- **To do**: Quote every line of the material beneath this one.

- **Data shown**:
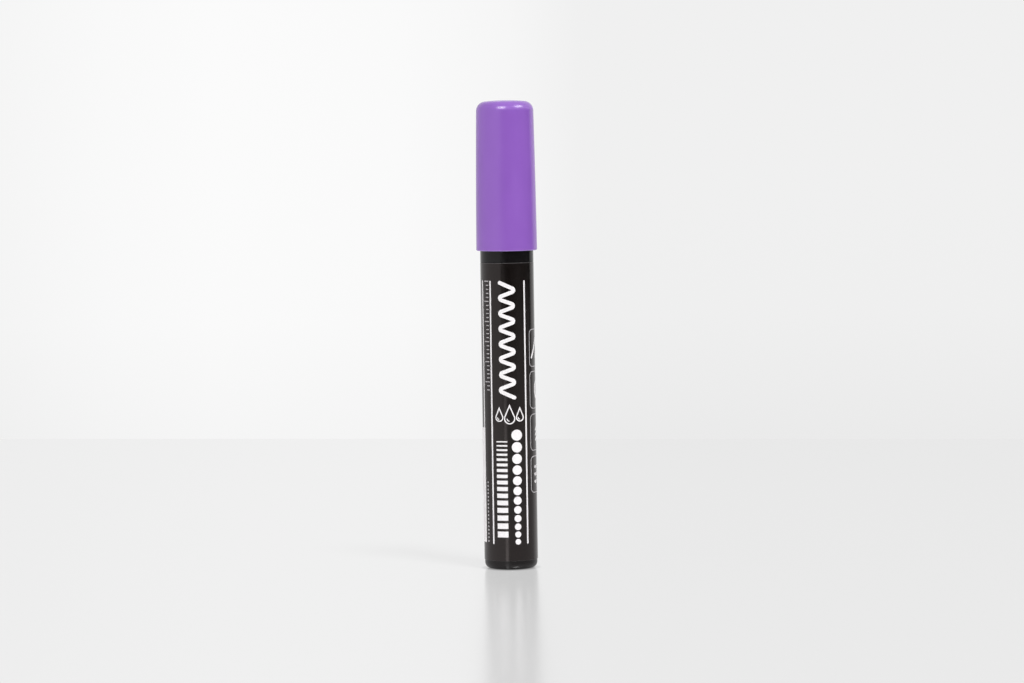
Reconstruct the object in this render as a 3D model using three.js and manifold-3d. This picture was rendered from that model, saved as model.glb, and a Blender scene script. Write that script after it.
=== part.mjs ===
// Acrylic paint pen: a push-on cap over a bullet nib, a sprung valve behind the nib,
// and two mixing balls loose in a one-piece barrel.
// Millimetres, +Z up, origin at the centre of the base. The pen stands upright with its cap on.

import * as THREE from "three";
import { mergeVertices } from "three/addons/utils/BufferGeometryUtils.js";
import Module from "manifold-3d";

// Facets: every coaxial piece has the same number, so that their flats line up
const facets = 32;
const cornerSteps = 5;
const capSideSteps = 4;

// Clearances
const contactGap = 0.05; // between faces that rest on one another
const seatGap = 0.3; // at seams, stops and loose pieces
const fitGap = 0.06; // on the radius, where one round piece plugs into or slides in another

// Barrel
const barrelLength = 91.75;
const barrelBaseRadius = 7.86;
const barrelTaper = 0.06; // how much smaller the mouth's radius is than the base's
const barrelWall = 1.0;
const barrelFloor = 1.6;
const baseCornerRadius = 1.85;
const floorCornerRadius = 1.2;
const baseRecessRadius = 3.4;
const baseRecessDepth = 0.4;

// Printed film round the barrel
const filmThickness = 0.12;
const filmBaseMargin = 0.9; // straight barrel left bare between the base corner and the film
const filmTopMargin = 0.05; // bare barrel above the film

// Front section: collar, plug into the barrel, neck and nose
const collarStep = 0.14; // the collar stands this much outside the barrel's mouth
const collarHeight = 6.6;
const collarShown = 3.45; // the part of the collar that the cap leaves bare
const collarEdge = 0.25;
const plugLength = 6.0;
const plugLead = 0.3; // bevel that leads the plug into the barrel
const plugRibHeight = 0.17;
const plugRibWidth = 0.8;
const plugWall = 1.3;
const webDepth = 1.8; // from the collar's top down to the web that carries the valve
const webThickness = 1.2;
const neckInset = 2.86; // from the collar's side in to the neck's
const neckLength = 10;
const neckWall = 1.0;
const sealBeadHeight = 0.2;
const sealBeadWidth = 1.6;
const sealBeadRise = 5.5; // from the collar's top to the middle of the bead
const noseWall = 1.04;
const noseEdge = 0.4;
const noseShoulder = 1.0; // from the neck's end up to the roof of the sponge chamber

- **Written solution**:
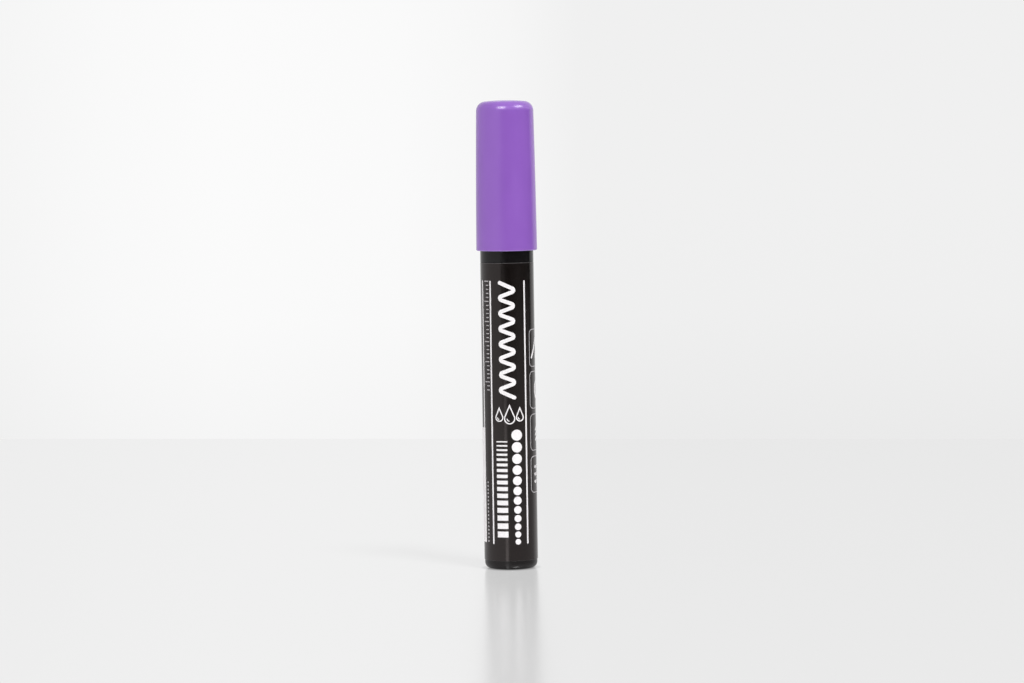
Reconstruct the object in this render as a 3D model using three.js and manifold-3d. This picture was rendered from that model, saved as model.glb, and a Blender scene script. Write that script after it.
=== part.mjs ===
// Acrylic paint pen: a push-on cap over a bullet nib, a sprung valve behind the nib,
// and two mixing balls loose in a one-piece barrel.
// Millimetres, +Z up, origin at the centre of the base. The pen stands upright with its cap on.

import * as THREE from "three";
import { mergeVertices } from "three/addons/utils/BufferGeometryUtils.js";
import Module from "manifold-3d";

// Facets: every coaxial piece has the same number, so that their flats line up
const facets = 32;
const cornerSteps = 5;
const capSideSteps = 4;

// Clearances
const contactGap = 0.05; // between faces that rest on one another
const seatGap = 0.3; // at seams, stops and loose pieces
const fitGap = 0.06; // on the radius, where one round piece plugs into or slides in another

// Barrel
const barrelLength = 91.75;
const barrelBaseRadius = 7.86;
const barrelTaper = 0.06; // how much smaller the mouth's radius is than the base's
const barrelWall = 1.0;
const barrelFloor = 1.6;
const baseCornerRadius = 1.85;
const floorCornerRadius = 1.2;
const baseRecessRadius = 3.4;
const baseRecessDepth = 0.4;

// Printed film round the barrel
const filmThickness = 0.12;
const filmBaseMargin = 0.9; // straight barrel left bare between the base corner and the film
const filmTopMargin = 0.05; // bare barrel above the film

// Front section: collar, plug into the barrel, neck and nose
const collarStep = 0.14; // the collar stands this much outside the barrel's mouth
const collarHeight = 6.6;
const collarShown = 3.45; // the part of the collar that the cap leaves bare
const collarEdge = 0.25;
const plugLength = 6.0;
const plugLead = 0.3; // bevel that leads the plug into the barrel
const plugRibHeight = 0.17;
const plugRibWidth = 0.8;
const plugWall = 1.3;
const webDepth = 1.8; // from the collar's top down to the web that carries the valve
const webThickness = 1.2;
const neckInset = 2.86; // from the collar's side in to the neck's
const neckLength = 10;
const neckWall = 1.0;
const sealBeadHeight = 0.2;
const sealBeadWidth = 1.6;
const sealBeadRise = 5.5; // from the collar's top to the middle of the bead
const noseWall = 1.04;
const noseEdge = 0.4;
const noseShoulder = 1.0; // from the neck's end up to the roof of the sponge chamber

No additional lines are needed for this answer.